Eating sweets, watching football and playing golf... retirement's bliss for AP McCoy
Playing golf, watching football and eating sweets are keeping horse racing legend AP McCoy busy since he retired from the sport earlier this year.
The 20-time Champion Jockey spoke of his pleasure at being back in Belfast yesterday as guest of honour at the Northern Ireland Chamber of Commerce annual lunch at City Hall.
The keen sports fan took a moment to check out the Rugby World Cup trophy, which was on display in Belfast as part of a 100-day tour of the UK and Ireland.
After the buzz of dominating jump racing for 20 years, the proud Moneyglass man told the Belfast Telegraph he hopes to spend more time here now.
"It is nice to be home," he said.
"I never used to get home as much as I should have done when I was riding.
"I like coming back home.
"I am very proud of where I am from and hopefully now I am retired I will be home a lot more." The Berkshire-based 41-year-old - who made his final racecourse appearance at Sandown in April - said he was not missing being in the saddle just yet.
"I am OK," he said.
"I knewretirement was the right thing. I don't miss racing at the moment.
"(I'm) sure when Aintree and Cheltenham come around I will probably miss it a little bit more."
The former jockey is now getting to spend quality family time with wife Chanelle and their children Eve and Archie after his retirement two months ago.
Since then AP has been on holiday, attended the FA Cup final to see his team Arsenal win and he also spent the day at the Epsom Derby with his horse racing hero Lester Piggott.
Earlier this week, he met the UK's oldest punter at Royal Ascot, 99-year-old Dora Franklin.

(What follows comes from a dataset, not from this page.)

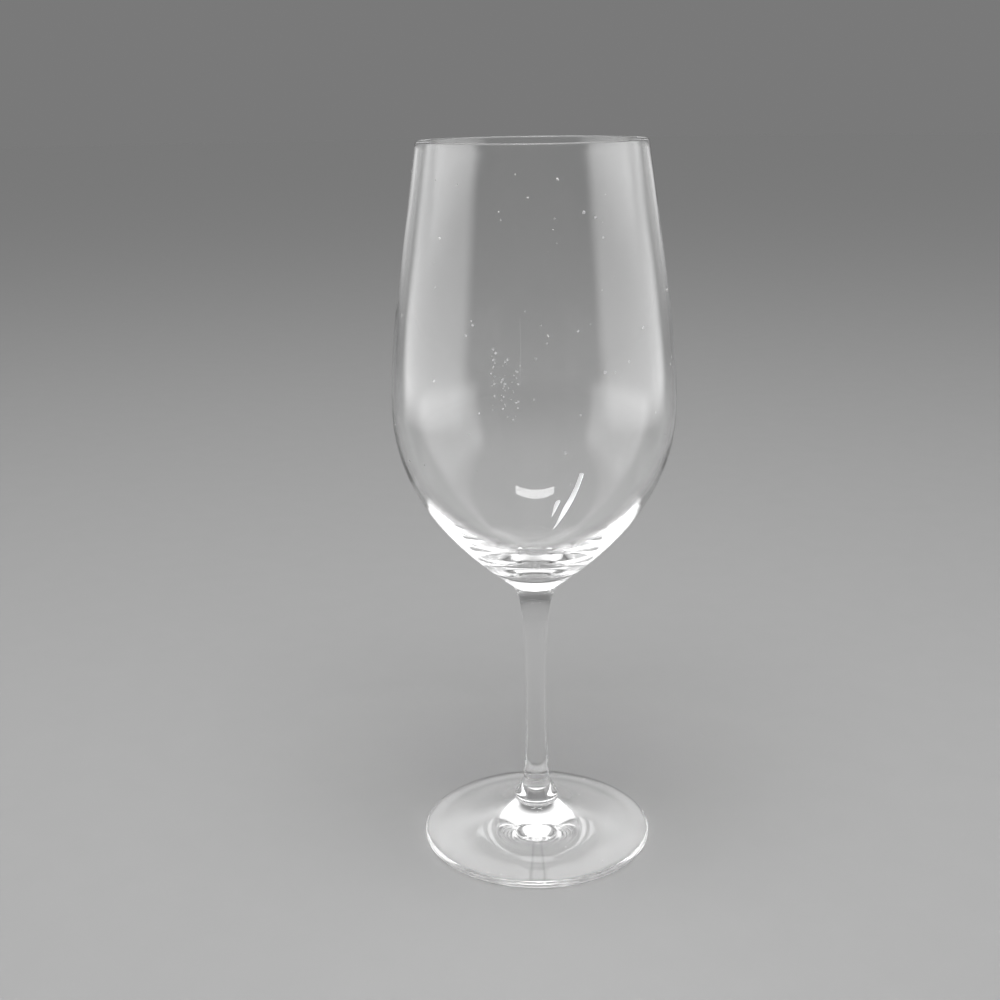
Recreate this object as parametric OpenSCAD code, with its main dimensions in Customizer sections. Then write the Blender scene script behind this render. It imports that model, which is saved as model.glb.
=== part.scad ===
// Large stemmed wine glass in clear glass, standing on its foot, with a slanting crack in the
// lower wall of the bowl. It is one piece of glass, so it is one solid.
// The frame's origin is the centre of the foot's resting ring, and +Z runs up the stem.
// Lengths are in millimetres and angles in degrees.

/* [Foot] */
// Diameter of the foot
foot_d = 79.8; // [62:0.2:110]
// Height of the foot's rounded edge
foot_edge_h = 2.6; // [1.6:0.1:4]
// How far the edge's rounding reaches in from the widest line
foot_edge_round = 1.4; // [0.6:0.1:2.5]
// Width of the flat ring that the glass rests on
rest_ring_w = 2.6; // [1.5:0.1:5]
// Rise of the hollow underside at its centre
foot_hollow_h = 2; // [0.5:0.1:4]
// Height at which the foot's sweep meets the button
foot_crown_h = 12.4; // [10:0.1:18]

/* [Button] */
// Diameter of the neck under the button, where the foot's sweep ends
button_neck_d = 13.8; // [12:0.1:18]
// Pull of the button's curve out past its neck
button_bulge = 2.4; // [0.5:0.1:4]
// Height of the button from its neck to the joint groove
button_h = 8.2; // [5:0.1:14]
// Height of the joint groove above the button
groove_w = 0.9; // [0.3:0.1:1.5]
// Depth of the joint groove
groove_depth = 0.5; // [0.1:0.05:0.8]

/* [Stem] */
// Diameter of the stem where it stands on the joint groove
stem_root_d = 9; // [7.5:0.1:13]
// Diameter of the stem at its slimmest place
stem_d = 6.8; // [4:0.1:7.4]
// Length of the stem's lower stretch, from the groove to the slimmest place
stem_root_len = 26.5; // [18:0.1:45]
// Length of the stem's upper stretch, from the slimmest place to the shoulder ring
stem_top_len = 45.5; // [35:0.1:80]

/* [Bowl] */
// Diameter of the shoulder ring, where the bowl starts
shoulder_d = 15.7; // [12:0.1:22]
// Slope of the bowl's wall at the shoulder ring, above level
shoulder_slope = 37.5; // [25:0.5:50]
// Largest diameter of the bowl
belly_d = 92.9; // [76:0.2:115]
// Height of the largest diameter above the shoulder ring
belly_h = 62.8; // [48:0.1:80]
// Diameter of the rim
rim_d = 72.8; // [55:0.2:92]
// Lean of the wall at the rim, inwards from upright
rim_lean = 8; // [0:0.1:15]
// Height of the bowl from the shoulder ring to the rim
bowl_h = 146.5; // [110:0.1:180]

/* [Wall] */
// Thickness of the wall at the rim
rim_wall = 1.1; // [0.8:0.1:2]
// Thickness of the wall at the largest diameter
belly_wall = 1.3; // [0.8:0.1:2.5]
// Thickness of the glass under the middle of the bowl, down to the level of the shoulder ring
base_wall = 8.5; // [5:0.1:14]

/* [Crack] */
// Opening of the cracks
crack_gap = 0.12; // [0.05:0.01:0.4]
// Slant of the cracks through the wall, away from square to it
crack_slant = 30; // [20:1:60]
// Lean of the cracks along the wall, away from the bowl's up-and-down line
crack_lean = 20; // [0:1:45]
// Length of the long crack
long_crack_len = 22; // [8:0.5:30]
// Direction of the long crack's middle, counter-clockwise from +X
long_crack_bearing = -75; // [-180:1:180]
// Place of the long crack's middle up the lower wall, from 0 at the shoulder to 1 at the belly
long_crack_place = 0.68; // [0.4:0.01:0.8]
// Length of the short crack beside it
short_crack_len = 6.5; // [3:0.5:15]
// Direction of the short crack's middle
short_crack_bearing = -81; // [-180:1:180]
// Place of the short crack's middle up the lower wall
short_crack_place = 0.66; // [0.4:0.01:0.8]

/* [Hidden] */
$fn = 96;

// Straight pieces in each curve
curve_steps = 24;
short_curve_steps = 10;

// Where each curve is pulled to between its two ends, as shares of its run in radius and height
foot_edge_pull = [0.55, 0.15];
foot_sweep_pull = [0.86, 0.62];
button_neck_rise = 0.2;
button_dome_pull = [0.55, 0.72];
stem_root_pull = [0.1, 0.12];
stem_slim_pull = [0.9, 0.35];
stem_straight_pull = [0, 0.88];
stem_flare_pull = [0.54, 0.92];

// Share of a stretch for which each end of the bowl's curves holds its own direction
shoulder_hold = 0.635;
belly_hold_below = 0.404;
belly_hold_above = 0.3;
rim_hold = 0.32;
bottom_hold = 0.6;

// How the lower wall thickens: its growth at the shoulder as a share of the base's thickness,
// and the power that it fades by towards the belly
wall_growth = 0.55;
wall_fade = 2.5;
// Share of the way up the lower wall where the inside's rounded bottom takes over
bottom_joins = 0.2;
// Step along a curve that gives its direction
small_share = 0.01;

// Levels, from the resting ring up
neck_z = foot_crown_h;
groove_z = neck_z + button_h;
stem_root_z = groove_z + groove_w;
stem_slim_z = stem_root_z + stem_root_len;
shoulder_z = stem_slim_z + stem_top_len;
belly_z = shoulder_z + belly_h;
glass_h = shoulder_z + bowl_h;
rim_z = glass_h - rim_wall / 2;
inner_base_z = shoulder_z + base_wall;

// Radii
foot_r = foot_d / 2;
neck_r = button_neck_d / 2;
stem_root_r = stem_root_d / 2;
stem_r = stem_d / 2;
shoulder_r = shoulder_d / 2;
belly_r = belly_d / 2;
rim_r = rim_d / 2;
rest_out_r = foot_r - foot_edge_round;
rest_in_r = rest_out_r - rest_ring_w;

// A point at share t along a cubic curve, and the curve's direction there
function on_curve(p, t) =
    (1 - t)^3 * p[0] + 3 * t * (1 - t)^2 * p[1] + 3 * t^2 * (1 - t) * p[2] + t^3 * p[3];
function along_curve(p, t) =
    (1 - t)^2 * (p[1] - p[0]) + 2 * t * (1 - t) * (p[2] - p[1]) + t^2 * (p[3] - p[2]);

// The points of a curve, without its last one, which starts the next curve
function curve(p, steps) = [for (i = [0 : steps - 1]) on_curve(p, i / steps)];

// The place at given shares of the run and the rise from one point to another
function between(from, to, shares) =
    [for (k = [0 : 1]) from[k] + shares[k] * (to[k] - from[k])];

// A cubic curve from one point to another, pulled to two such places
function pulled(from, first, second, to) =
    [from, between(from, to, first), between(from, to, second), to];

// The hollow underside, from the axis out to the resting ring
function underside() = [
    for (i = [0 : short_curve_steps])
        let (r = rest_in_r * i / short_curve_steps)
            [r, foot_hollow_h * (1 - (r / rest_in_r)^2)]
];

// The foot's rounded edge, from the resting ring up to the top of the foot
function foot_edge() = [
    for (i = [0 : short_curve_steps - 1])
        let (a = -90 + 180 * i / short_curve_steps)
            [rest_out_r + foot_edge_round * cos(a), foot_edge_h / 2 * (1 + sin(a))]
];

// The top of the foot, nearly level at the edge and sweeping up to the button's neck
foot_top = pulled([rest_out_r, foot_edge_h], foot_edge_pull, foot_sweep_pull, [neck_r, neck_z]);

// The button, bulging out over its neck and doming in to the joint groove
button_top = [stem_root_r, groove_z];
button = [
    [neck_r, neck_z],
    [neck_r + button_bulge, neck_z + button_neck_rise * button_h],
    between([neck_r, neck_z], button_top, button_dome_pull),
    button_top
];

// The joint groove between the button and the stem
groove = [
    button_top,
    [stem_root_r - groove_depth, groove_z + groove_w / 2]
];

// The stem's lower stretch, tucking in from the groove to the slimmest place
stem_root = pulled([stem_root_r, stem_root_z], stem_root_pull, stem_slim_pull, [stem_r, stem_slim_z]);

// The stem's upper stretch, straight for most of it and flaring to the shoulder ring
stem_top = pulled([stem_r, stem_slim_z], stem_straight_pull, stem_flare_pull, [shoulder_r, shoulder_z]);

// The outside of the bowl below the belly
lower_hold = shoulder_hold * (belly_r - shoulder_r);
outer_below = [
    [shoulder_r, shoulder_z],
    [shoulder_r + lower_hold, shoulder_z + lower_hold * tan(shoulder_slope)],
    [belly_r, belly_z - belly_hold_below * belly_h],
    [belly_r, belly_z]
];

// The bowl's surface above the belly, at belly_w in from the outside there and rim_w at the rim
upper_h = rim_z - belly_z;
lean_r = min(belly_r, rim_r + rim_hold * upper_h * tan(rim_lean));
function wall_above(belly_w, rim_w) = [
    [belly_r - belly_w, belly_z],
    [belly_r - belly_w, belly_z + belly_hold_above * upper_h],
    [lean_r - (belly_w + rim_w) / 2, rim_z - rim_hold * upper_h],
    [rim_r - rim_w, rim_z]
];

// Thickness of the wall at share t up the lower wall
function lower_wall(t) = belly_wall + wall_growth * base_wall * (1 - t)^wall_fade;

// The inside of the bowl at share t up the lower wall, square in from the outside
function inner_point(t) =
    let (climb = along_curve(outer_below, t), square_in = [-climb[1], climb[0]] / norm(climb))
        on_curve(outer_below, t) + lower_wall(t) * square_in;

// The inside below the belly, down to where the rounded bottom takes over
inner_below = [
    for (i = [1 : curve_steps - 1])
        inner_point(1 - (1 - bottom_joins) * i / curve_steps)
];

// The rounded bottom, from that join in to the axis. It leaves along the line that the wall
// comes down on, which meets the bottom's own level after bottom_run.
join = inner_point(bottom_joins);
join_next = inner_point(bottom_joins + small_share);
join_dir = (join_next - join) / norm(join_next - join);
bottom_run = (join[1] - inner_base_z) / join_dir[1];
inner_bottom = [
    join,
    join - bottom_hold * bottom_run * join_dir,
    [bottom_hold * (join[0] - bottom_run * join_dir[0]), inner_base_z],
    [0, inner_base_z]
];

// The rounded rim, from the outside of the wall over to the inside
function rim_round() = [
    for (i = [0 : short_curve_steps])
        let (a = 180 * i / short_curve_steps)
            [rim_r - rim_wall / 2 * (1 - cos(a)), rim_z + rim_wall / 2 * sin(a)]
];

// A list from its end to its start
function reversed(list) = [for (i = [len(list) - 1 : -1 : 0]) list[i]];

// Half of the glass's section, in radius and height
glass_section = concat(
    underside(),
    foot_edge(),
    curve(foot_top, curve_steps),
    curve(button, short_curve_steps),
    groove,
    curve(stem_root, curve_steps),
    curve(stem_top, curve_steps),
    curve(outer_below, curve_steps),
    curve(wall_above(0, 0), curve_steps),
    rim_round(),
    reversed(curve(wall_above(belly_wall, rim_wall), curve_steps)),
    inner_below,
    curve(inner_bottom, short_curve_steps),
    [[0, inner_base_z]]
);

// Most that a crack runs in along its slant, enough to come out inside the bowl
crack_reach = 3.6;
// Most that a crack runs in, as a share of its own length
crack_reach_share = 0.25;
// Share of a crack's length at which it is deepest
crack_deepest = 0.7;
// How far a crack's blade stands out of the wall
crack_clear = 4;
// Radius that the lower wall bends to, up and down
wall_bend_r = 52;

// Depth of a crack at share u of its length, from nothing at its ends to 1 where it is deepest
function crack_depth(u) =
    u < crack_deepest
        ? u / crack_deepest
        : sqrt(max(0, 1 - ((u - crack_deepest) / (1 - crack_deepest))^2));

// The thin blade that a crack takes out of the glass, with its length along Z and the wall's
// outside at X = 0 in its middle
module crack_blade(length) {
    ends = length / 2;
    reach = min(crack_reach, crack_reach_share * length);
    inner_line = [
        for (i = [0 : short_curve_steps])
            let (u = i / short_curve_steps, z = (u - 0.5) * length)
                [-z^2 / (2 * wall_bend_r) - reach * crack_depth(u), z]
    ];
    rotate([90, 0, 0])
        linear_extrude(height = crack_gap, center = true)
            polygon(concat([[crack_clear, ends], [crack_clear, -ends]], inner_line));
}

// A crack in the lower wall of the bowl, its middle at share place up the wall's curve
module crack(bearing, place, length) {
    middle = on_curve(outer_below, place);
    climb = along_curve(outer_below, place);
    wall_tilt = atan2(climb[0], climb[1]);
    rotate([0, 0, bearing])
        translate([middle[0], 0, middle[1]])
            rotate([0, wall_tilt, 0])
                rotate([-crack_lean, 0, 0])
                    rotate([0, 0, crack_slant])
                        crack_blade(length);
}

module glass() {
    color([0.88, 0.92, 0.93, 0.4])
        difference() {
            rotate_extrude()
                polygon(glass_section);
            crack(long_crack_bearing, long_crack_place, long_crack_len);
            crack(short_crack_bearing, short_crack_place, short_crack_len);
        }
}

glass();
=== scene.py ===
"""A large cracked wine glass in clear glass, with the dried drops and the dust on it.

The glass is one mesh: its section, turned about the stem, with two thin cracks cut into the lower
wall of the bowl. Lengths are in metres, +Z runs up the stem, and the glass stands on z = 0.
"""

import math
import random
from typing import NamedTuple

import bmesh
import bpy
from bpy.props import FloatProperty, FloatVectorProperty, IntProperty, PointerProperty
from mathutils import Matrix, Vector, noise


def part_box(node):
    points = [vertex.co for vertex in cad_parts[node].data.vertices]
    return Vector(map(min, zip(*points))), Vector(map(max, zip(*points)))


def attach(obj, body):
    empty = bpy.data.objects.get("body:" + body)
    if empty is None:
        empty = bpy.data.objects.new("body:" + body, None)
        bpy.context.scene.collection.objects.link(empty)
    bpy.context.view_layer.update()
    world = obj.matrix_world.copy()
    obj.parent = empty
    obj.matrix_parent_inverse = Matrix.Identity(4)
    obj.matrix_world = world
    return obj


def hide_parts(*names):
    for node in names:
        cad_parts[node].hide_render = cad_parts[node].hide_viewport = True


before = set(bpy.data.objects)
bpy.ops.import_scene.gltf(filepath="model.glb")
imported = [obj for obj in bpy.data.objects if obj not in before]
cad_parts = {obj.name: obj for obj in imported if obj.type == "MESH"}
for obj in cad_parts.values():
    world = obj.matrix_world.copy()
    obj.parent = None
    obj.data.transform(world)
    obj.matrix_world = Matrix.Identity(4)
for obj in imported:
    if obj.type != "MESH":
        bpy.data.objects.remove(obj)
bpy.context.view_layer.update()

bl_info = {
    "name": "Cracked wine glass",
    "version": (1, 0, 0),
    "blender": (4, 5, 0),
    "location": "View3D > Sidebar > Wine Glass",
    "description": "Makes a cracked wine glass and the plain stage that it stands on",
    "category": "Add Mesh",
}

MM = 0.001
NODE = "glass"
BODY = "root"

glass_low, glass_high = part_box(NODE)


# ---------------------------------------------------------------- sizes and colours


def length(name, description, default):
    """A property that holds a length, its default in millimetres."""
    return FloatProperty(
        name=name,
        description=description,
        default=default * MM,
        min=0.0,
        precision=5,
        unit="LENGTH",
    )


def angle(name, description, default):
    """A property that holds an angle, its default in degrees."""
    return FloatProperty(
        name=name, description=description, default=math.radians(default), subtype="ANGLE"
    )


def share(name, description, default):
    """A property that holds a share from 0 to 1."""
    return FloatProperty(
        name=name, description=description, default=default, min=0.0, max=1.0, subtype="FACTOR"
    )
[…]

"Well at least you won't have to waste any more money backing me now. It's a shame, as I'm much younger, but you look a lot better than me," McCoy told her.
His weight has also crept up from 10st 5lbs to 11st 3lbs, which he said is "not too bad".
"I am eating whatever is there," he said.
"I like food. I like chocolate. I eat a lot of sweets.
"I am lucky enough to do lots of things I couldn't before. I eat a lot, I play a lot of golf, I don't miss travelling at all."
On his vast array of achievements he is as humble as ever, explaining it was not until he rode his 4,000th winner that he allowed him to think to himself: "I've done OK".
"There will be people achieve more than me," he said.
"I am not any more special than anyone else."